The first thing I noticed with heat pipes is: all of the actual logic for heat pipe flow isn't even in the heat pipe entity itself. The entity just defer the logic to the "Heat Buffer" class. It got me wondering: why even have the "update" logic go through the entity at all if it doesn't do anything? Several days later and a lot more code than I set out to write; I moved all of the update logic for heat flow into its own dedicated manager class (almost identical to how fluids and electric flow have a manager class).
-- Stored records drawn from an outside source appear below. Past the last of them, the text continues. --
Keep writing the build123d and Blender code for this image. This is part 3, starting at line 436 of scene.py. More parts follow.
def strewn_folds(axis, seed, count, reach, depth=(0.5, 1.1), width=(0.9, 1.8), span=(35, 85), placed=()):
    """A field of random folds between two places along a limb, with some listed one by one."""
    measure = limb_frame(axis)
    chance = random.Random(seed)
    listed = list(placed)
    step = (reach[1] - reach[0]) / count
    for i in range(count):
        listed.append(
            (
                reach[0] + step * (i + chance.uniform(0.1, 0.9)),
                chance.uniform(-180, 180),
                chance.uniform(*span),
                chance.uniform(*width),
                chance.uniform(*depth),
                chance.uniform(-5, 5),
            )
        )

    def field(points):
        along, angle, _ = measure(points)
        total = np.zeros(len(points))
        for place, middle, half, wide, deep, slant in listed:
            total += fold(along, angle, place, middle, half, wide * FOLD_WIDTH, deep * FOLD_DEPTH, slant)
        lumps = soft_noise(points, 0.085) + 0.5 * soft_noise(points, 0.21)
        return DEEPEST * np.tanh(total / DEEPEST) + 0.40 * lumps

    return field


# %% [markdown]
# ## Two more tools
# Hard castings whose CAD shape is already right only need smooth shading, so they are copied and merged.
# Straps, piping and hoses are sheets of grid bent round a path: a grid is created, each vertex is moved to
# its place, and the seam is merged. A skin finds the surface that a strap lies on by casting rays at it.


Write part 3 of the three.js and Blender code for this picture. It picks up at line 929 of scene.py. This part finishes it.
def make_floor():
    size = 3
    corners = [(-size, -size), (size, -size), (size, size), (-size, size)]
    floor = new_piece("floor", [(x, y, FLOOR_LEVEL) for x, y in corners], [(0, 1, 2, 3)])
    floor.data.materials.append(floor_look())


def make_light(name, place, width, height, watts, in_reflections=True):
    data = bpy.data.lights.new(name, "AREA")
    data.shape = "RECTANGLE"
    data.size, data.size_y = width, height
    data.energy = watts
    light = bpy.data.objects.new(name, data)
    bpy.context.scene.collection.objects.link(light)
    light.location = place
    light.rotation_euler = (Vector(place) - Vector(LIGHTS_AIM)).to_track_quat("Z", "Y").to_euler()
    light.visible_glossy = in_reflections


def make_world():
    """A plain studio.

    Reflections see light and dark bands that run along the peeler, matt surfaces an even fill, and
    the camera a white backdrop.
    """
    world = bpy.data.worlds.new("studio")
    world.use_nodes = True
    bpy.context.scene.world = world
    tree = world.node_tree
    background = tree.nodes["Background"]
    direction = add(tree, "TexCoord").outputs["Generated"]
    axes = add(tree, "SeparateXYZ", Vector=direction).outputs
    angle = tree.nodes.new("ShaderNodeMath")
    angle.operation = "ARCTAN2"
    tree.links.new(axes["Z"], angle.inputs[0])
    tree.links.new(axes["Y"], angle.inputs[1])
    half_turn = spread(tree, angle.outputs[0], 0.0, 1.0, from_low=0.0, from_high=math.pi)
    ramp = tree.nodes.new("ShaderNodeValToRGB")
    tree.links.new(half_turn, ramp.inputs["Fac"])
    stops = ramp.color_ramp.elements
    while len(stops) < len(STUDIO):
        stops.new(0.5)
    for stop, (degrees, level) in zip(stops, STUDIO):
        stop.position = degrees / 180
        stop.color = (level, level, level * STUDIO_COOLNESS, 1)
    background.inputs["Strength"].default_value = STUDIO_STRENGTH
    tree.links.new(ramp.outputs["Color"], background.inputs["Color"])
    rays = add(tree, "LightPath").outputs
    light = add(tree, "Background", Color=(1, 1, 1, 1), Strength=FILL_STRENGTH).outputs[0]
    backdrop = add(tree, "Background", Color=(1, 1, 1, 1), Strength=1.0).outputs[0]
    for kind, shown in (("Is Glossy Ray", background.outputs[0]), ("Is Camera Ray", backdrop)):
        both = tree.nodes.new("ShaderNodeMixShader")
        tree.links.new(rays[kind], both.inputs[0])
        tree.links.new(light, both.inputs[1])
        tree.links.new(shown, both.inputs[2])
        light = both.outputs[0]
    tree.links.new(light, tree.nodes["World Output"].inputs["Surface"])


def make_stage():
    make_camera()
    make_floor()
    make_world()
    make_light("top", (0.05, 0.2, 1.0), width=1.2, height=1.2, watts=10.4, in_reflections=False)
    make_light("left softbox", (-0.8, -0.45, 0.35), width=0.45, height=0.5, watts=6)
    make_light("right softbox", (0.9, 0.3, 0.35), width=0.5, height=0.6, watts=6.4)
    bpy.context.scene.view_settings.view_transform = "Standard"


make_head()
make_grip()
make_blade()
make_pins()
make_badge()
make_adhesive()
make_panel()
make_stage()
It looked too good to be true; what was 0.55 ms/tick was showing 0.17 ms/tick (a little over 3x faster) by just not going through the entity each tick to do heat flow. A lot of testing later and the results were correct; it was just that much faster. The underlying algorithm didn't change but it just ran > 3x faster now by touching less memory. This is another nice example of "Factorio is not CPU bound, it's memory latency bound". More cores wasn't going to make this faster - because it was never limited by how fast the CPU ran.

Conclusion

Electric networks... Fluid networks... Heat pipe networks... none of these interact with each other or anything outside of themselves. What happens if I just update all 3 in parallel? Not surprisingly; each of them got slightly slower (because they are competing for memory access) but overall it was still measurably faster. The interesting part about this though: 1 of the 3 always takes significantly longer to finish than the others. That means that the others end up being essentially "free"; the game has to wait for the slowest to be finished anyway so the faster 2 of the 3 get a "free ride" to finish long before game finishes waiting for the slowest to be done.

Every save file I've tested ended up running measurably faster in the end. The most extreme one (lots of steel furnace based smelting) showed a 2.3x speed-up.